[start]

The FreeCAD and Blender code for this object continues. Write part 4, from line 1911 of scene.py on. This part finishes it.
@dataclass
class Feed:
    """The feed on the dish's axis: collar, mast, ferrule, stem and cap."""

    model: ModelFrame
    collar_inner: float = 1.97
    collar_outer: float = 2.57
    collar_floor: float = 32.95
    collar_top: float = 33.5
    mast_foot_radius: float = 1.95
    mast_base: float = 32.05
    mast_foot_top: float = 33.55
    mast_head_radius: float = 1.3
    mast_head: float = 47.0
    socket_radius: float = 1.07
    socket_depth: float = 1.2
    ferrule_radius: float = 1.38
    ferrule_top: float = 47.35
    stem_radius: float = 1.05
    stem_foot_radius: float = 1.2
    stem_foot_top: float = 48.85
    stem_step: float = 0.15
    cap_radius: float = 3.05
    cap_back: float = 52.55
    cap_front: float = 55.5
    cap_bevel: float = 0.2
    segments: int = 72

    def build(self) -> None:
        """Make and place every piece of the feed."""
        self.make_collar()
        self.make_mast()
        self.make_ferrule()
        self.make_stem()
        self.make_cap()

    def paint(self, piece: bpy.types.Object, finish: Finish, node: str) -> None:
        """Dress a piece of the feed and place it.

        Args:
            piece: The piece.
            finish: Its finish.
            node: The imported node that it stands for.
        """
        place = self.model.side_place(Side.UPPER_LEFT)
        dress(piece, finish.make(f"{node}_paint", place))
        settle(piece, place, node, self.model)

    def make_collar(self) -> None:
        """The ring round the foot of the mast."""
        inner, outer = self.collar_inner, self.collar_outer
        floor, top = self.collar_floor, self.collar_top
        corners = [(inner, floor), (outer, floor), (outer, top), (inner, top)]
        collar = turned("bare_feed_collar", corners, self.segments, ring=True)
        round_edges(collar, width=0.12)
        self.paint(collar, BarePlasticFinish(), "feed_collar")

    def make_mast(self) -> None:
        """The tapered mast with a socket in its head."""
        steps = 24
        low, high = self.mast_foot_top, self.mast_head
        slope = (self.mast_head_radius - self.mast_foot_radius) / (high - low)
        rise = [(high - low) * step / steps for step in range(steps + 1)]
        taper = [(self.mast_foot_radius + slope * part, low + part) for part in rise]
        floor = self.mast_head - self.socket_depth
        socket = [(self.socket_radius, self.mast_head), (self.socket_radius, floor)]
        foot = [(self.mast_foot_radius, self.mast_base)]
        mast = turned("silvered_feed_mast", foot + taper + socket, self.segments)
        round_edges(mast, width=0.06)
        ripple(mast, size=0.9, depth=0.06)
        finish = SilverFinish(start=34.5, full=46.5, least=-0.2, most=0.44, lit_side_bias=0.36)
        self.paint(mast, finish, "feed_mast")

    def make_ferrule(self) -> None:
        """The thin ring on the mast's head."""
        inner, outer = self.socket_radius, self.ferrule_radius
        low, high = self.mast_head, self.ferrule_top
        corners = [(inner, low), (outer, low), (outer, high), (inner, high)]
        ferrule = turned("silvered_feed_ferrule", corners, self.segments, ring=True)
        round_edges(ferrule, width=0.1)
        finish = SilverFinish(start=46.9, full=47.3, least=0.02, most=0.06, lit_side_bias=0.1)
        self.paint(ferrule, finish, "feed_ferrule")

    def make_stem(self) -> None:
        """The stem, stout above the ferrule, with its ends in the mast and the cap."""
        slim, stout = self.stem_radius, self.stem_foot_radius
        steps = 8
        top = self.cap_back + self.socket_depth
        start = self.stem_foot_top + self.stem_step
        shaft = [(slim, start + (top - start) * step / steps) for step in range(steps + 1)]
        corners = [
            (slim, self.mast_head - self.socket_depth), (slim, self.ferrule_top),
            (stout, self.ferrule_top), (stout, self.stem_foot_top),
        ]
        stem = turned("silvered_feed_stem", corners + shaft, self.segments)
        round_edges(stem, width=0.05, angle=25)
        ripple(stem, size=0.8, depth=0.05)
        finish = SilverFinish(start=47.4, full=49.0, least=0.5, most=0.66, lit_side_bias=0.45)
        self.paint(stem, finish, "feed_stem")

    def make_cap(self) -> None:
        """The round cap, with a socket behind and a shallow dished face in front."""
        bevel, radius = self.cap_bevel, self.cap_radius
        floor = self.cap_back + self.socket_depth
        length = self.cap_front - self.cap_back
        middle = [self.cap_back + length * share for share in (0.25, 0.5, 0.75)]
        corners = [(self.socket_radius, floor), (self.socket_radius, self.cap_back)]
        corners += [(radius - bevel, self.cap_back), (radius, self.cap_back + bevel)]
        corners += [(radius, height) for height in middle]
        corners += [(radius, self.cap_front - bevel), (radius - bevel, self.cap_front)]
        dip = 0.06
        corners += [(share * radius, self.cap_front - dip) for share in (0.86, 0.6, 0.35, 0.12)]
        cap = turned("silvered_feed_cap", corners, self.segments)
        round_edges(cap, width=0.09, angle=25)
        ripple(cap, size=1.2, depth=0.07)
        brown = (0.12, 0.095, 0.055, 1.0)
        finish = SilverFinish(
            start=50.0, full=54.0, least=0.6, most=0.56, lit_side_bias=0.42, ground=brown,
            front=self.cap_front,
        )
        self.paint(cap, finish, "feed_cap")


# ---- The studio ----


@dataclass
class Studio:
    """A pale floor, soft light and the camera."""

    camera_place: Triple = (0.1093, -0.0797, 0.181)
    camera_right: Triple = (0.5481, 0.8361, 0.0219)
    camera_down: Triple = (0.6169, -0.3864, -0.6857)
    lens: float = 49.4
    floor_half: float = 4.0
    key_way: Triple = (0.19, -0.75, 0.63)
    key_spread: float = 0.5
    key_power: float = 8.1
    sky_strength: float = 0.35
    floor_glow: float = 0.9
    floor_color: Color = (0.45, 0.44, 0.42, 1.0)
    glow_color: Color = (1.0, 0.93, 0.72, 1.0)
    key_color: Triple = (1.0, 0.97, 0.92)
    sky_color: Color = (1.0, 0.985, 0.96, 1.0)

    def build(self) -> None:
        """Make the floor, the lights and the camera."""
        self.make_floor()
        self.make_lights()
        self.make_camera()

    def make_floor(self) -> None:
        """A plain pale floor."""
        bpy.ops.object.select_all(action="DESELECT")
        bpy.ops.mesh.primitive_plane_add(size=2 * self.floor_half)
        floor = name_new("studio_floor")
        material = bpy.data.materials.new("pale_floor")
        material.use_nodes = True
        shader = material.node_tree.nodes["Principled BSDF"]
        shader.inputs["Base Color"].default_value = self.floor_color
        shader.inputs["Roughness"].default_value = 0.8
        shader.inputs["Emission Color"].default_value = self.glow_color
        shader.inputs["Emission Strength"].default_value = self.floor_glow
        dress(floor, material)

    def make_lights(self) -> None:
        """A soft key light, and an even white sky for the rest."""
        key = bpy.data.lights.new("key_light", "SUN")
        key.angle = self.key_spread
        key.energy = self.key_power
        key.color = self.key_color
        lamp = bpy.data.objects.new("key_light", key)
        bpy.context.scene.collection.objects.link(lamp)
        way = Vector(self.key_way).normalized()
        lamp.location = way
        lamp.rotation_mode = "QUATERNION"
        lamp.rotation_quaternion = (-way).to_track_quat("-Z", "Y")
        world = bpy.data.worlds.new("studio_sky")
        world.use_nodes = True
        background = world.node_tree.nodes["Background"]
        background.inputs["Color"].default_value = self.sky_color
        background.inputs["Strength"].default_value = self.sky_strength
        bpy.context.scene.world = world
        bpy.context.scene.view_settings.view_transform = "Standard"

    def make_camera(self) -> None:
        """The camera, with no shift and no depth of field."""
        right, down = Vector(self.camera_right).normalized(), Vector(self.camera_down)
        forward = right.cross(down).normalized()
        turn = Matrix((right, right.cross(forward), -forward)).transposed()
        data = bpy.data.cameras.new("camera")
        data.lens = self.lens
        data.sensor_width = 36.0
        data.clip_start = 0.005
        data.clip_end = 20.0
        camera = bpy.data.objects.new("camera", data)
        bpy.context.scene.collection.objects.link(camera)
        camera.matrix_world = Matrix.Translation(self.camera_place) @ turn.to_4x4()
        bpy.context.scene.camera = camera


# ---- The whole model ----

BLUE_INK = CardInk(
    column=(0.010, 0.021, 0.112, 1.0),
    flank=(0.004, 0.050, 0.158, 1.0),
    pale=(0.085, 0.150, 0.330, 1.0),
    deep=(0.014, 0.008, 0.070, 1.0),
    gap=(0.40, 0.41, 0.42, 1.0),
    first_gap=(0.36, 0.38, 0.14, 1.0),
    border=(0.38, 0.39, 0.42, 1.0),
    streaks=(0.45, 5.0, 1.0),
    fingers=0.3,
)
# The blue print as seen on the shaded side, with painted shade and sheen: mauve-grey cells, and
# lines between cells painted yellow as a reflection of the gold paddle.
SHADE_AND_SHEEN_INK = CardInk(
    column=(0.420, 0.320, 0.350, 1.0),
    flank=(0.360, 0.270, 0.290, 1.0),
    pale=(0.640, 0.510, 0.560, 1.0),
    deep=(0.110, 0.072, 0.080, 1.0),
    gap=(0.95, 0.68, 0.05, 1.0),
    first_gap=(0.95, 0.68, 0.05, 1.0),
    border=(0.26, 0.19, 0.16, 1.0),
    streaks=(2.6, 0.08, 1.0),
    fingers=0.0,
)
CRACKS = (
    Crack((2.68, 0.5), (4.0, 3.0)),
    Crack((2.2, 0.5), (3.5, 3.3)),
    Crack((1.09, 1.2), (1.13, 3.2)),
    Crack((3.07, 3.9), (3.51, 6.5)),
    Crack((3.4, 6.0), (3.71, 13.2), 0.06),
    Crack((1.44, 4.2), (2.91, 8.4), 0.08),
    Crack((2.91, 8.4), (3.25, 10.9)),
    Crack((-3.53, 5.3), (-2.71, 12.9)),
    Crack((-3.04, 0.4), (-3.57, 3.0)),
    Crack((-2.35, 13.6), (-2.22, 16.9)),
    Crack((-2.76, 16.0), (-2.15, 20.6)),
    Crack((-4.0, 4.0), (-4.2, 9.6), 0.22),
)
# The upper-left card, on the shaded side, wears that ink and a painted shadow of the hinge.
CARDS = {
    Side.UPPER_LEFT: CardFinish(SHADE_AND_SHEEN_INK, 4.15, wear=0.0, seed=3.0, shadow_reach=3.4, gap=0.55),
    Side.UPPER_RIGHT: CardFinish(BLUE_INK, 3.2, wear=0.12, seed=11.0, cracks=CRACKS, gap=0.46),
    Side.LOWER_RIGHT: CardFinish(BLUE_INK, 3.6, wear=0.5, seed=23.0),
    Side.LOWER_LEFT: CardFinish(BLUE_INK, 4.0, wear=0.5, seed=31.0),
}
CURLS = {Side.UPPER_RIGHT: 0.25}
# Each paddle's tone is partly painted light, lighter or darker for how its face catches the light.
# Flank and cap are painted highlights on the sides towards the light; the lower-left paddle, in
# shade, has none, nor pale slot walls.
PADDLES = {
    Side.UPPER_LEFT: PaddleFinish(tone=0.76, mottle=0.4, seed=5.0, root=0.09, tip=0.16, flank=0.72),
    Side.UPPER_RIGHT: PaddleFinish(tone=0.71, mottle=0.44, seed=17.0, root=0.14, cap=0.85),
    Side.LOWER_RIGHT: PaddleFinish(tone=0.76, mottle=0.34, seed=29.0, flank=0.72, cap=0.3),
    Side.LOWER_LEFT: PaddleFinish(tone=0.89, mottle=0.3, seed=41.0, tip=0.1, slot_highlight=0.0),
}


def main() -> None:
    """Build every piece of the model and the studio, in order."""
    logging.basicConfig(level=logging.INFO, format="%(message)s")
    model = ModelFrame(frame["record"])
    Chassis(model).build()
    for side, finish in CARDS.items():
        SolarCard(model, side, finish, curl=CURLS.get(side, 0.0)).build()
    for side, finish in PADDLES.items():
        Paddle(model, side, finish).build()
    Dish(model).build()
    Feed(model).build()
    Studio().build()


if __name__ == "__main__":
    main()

[end]

- _Set exercise_
Reprint the data above from the opening line to the line holding "segments: int = 72", inclusive, and nothing else.

- _Answer for the task_
The FreeCAD and Blender code for this object continues. Write part 4, from line 1911 of scene.py on. This part finishes it.
@dataclass
class Feed:
    """The feed on the dish's axis: collar, mast, ferrule, stem and cap."""

    model: ModelFrame
    collar_inner: float = 1.97
    collar_outer: float = 2.57
    collar_floor: float = 32.95
    collar_top: float = 33.5
    mast_foot_radius: float = 1.95
    mast_base: float = 32.05
    mast_foot_top: float = 33.55
    mast_head_radius: float = 1.3
    mast_head: float = 47.0
    socket_radius: float = 1.07
    socket_depth: float = 1.2
    ferrule_radius: float = 1.38
    ferrule_top: float = 47.35
    stem_radius: float = 1.05
    stem_foot_radius: float = 1.2
    stem_foot_top: float = 48.85
    stem_step: float = 0.15
    cap_radius: float = 3.05
    cap_back: float = 52.55
    cap_front: float = 55.5
    cap_bevel: float = 0.2
    segments: int = 72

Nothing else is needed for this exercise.